En réponse à ces différents arguments, le Tribunal rappelle tout d’abord que l’appréciation du caractère distinctif d’une marque ne dépend pas de la nouveauté ou de l’originalité du produit, mais bien de sa capacité à être identifiée par les consommateurs. Toutefois, bien que l’apparence du produit revête une importance particulière en ce qui concerne les marques tridimensionnelles, l’appréciation de leur distinctivité ne doit pas s’apparenter à une évaluation de la qualité ou de la beauté d’un produit.

Ensuite, le Tribunal relève les caractéristiques spécifiques dudit tube, et notamment l’absence de surface plane ou de ligne droite, la présence d’une encoche semblable à une charnière sur un des côtés du tube, sa forme ovale ainsi que sa ressemblance avec une coque de bateau ou un couffin. Le Tribunal constate que, du fait de ces particularités, le tube ne peut être présenté qu’à l’horizontale – à la différence des autres produits – allant jusqu’à qualifier sa forme d’« inhabituelle » (§ 49 de la décis.), d’« insolite » (§ 53) ou encore de « fantaisiste » (§ 55).

Enfin, compte tenu de ces différentes spécificités, le Tribunal reconnaît au tube de rouge à lèvres Guerlain un caractère distinctif.

Toutefois, lorsque le dépôt concerne une marque tridimensionnelle, bien qu’aucune originalité ne soit nécessaire, la forme doit se distinguer des habitudes du secteur pour acquérir un caractère distinctif.

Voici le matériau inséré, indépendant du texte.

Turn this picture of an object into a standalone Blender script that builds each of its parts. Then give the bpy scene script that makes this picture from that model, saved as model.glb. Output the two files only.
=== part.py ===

Le tube de rouge à lèvres Guerlain, une forme divergeant de manière significative des habitudes du secteur

Bien que le tube de rouge à lèvres Guerlain dispose d’un certain nombre de caractéristiques spécifiques, il ne peut être considéré comme distinctif que si ces particularités permettent au public pertinent de le distinguer des produits concurrents.

À ce titre, le Tribunal rappelle que la marque tridimensionnelle doit « diverger de manière significative de la norme ou des habitudes du secteur concerné » pour être considérée comme distinctive (§ 41). À l’inverse, une forme usuelle ou banale du fait des habitudes du secteur ne pourrait être considérée comme distinctive. Tel est notamment le cas d’une bouteille en plastique contenant un produit alimentaire (CJCE 25 oct. 2007, Develey c. OHMI, aff. C-238/06 P, RTD eur. 2008. 927, obs. J. Schmidt-Szalewski image) ou encore d’un papier essuie-tout (TPI 17 janv. 2007, Georgia-Pacific c. OHMI, aff. T-283/04) dont les formes s’apparentent à ce qui est pratiqué par leurs concurrents dans le même secteur.

Afin de contester le caractère distinctif de la marque tridimensionnelle déposée par la société, l’EUIPO invoquait le fait que le marché du rouge à lèvres se caractérise par une variété importante de formes de tubes. Il fournissait à l’appui de son raisonnement des images représentant des tubes de rouge à lèvres cylindriques de sociétés concurrentes. Compte tenu du nombre important de formes existantes, les particularités invoquées par la société Guerlain ne permettaient donc pas, selon lui, de créer une impression de nouveauté auprès du consommateur. Ainsi, aucune divergence significative avec la norme ou les habitudes du secteur n’était constituée.

Or l’analyse du Tribunal diffère également sur ce point. Ce dernier considère que le fait qu’un secteur se caractérise par la diversité de forme des produits proposés ne permet pas de déterminer que toute nouvelle forme sera dénuée de distinctivité. De ce fait, une forme constituant une variante de la forme usuelle du produit peut également être enregistrée en tant que marque tridimensionnelle.

Plus précisément, le Tribunal relève que la majorité des tubes de rouge à lèvres distribués sur le marché sont de forme cylindrique, contiennent des angles droits et peuvent être entreposés à la verticale. À l’inverse, la forme du tube Guerlain rappelle une coque de bateau ou d’un couffin, ne contient aucun angle droit et ne peut être présentée qu’à l’horizontale. Le Tribunal en déduit donc qu’il diverge de manière significative de la forme des tubes de rouge à lèvres habituellement commercialisés, cette distinctivité étant également renforcée par sa présentation inhabituelle.

Compte tenu de l’existence de ces caractéristiques spécifiques, le Tribunal de l’Union européenne a considéré que le tube de rouge à lèvres Guerlain se distingue nettement des produits similaires commercialisés par les entreprises concurrentes. Étant à même d’indiquer l’origine du produit au consommateur, il dispose d’un caractère distinctif.

Le Tribunal de l’Union européenne annule donc la décision rendue par la première chambre de recours de l’EUIPO, acceptant de facto l’enregistrement du tube de rouge à lèvres en tant que marque tridimensionnelle.

À l’occasion de cet arrêt, le Tribunal rappelle que l’exigence de distinctivité doit être appréciée de la même manière, qu’il s’agisse d’une marque tridimensionnelle ou de tout autre type de marque. Toutefois, compte tenu de leur particularité, la preuve de leur distinctivité peut s’avérer plus difficile à rapporter. Cette difficulté s’explique notamment par le fait que le public pertinent est plus habitué aux marques verbales ou figuratives et « n’a pas pour habitude de présumer l’origine des produits en se fondant sur leur forme » (§ 17).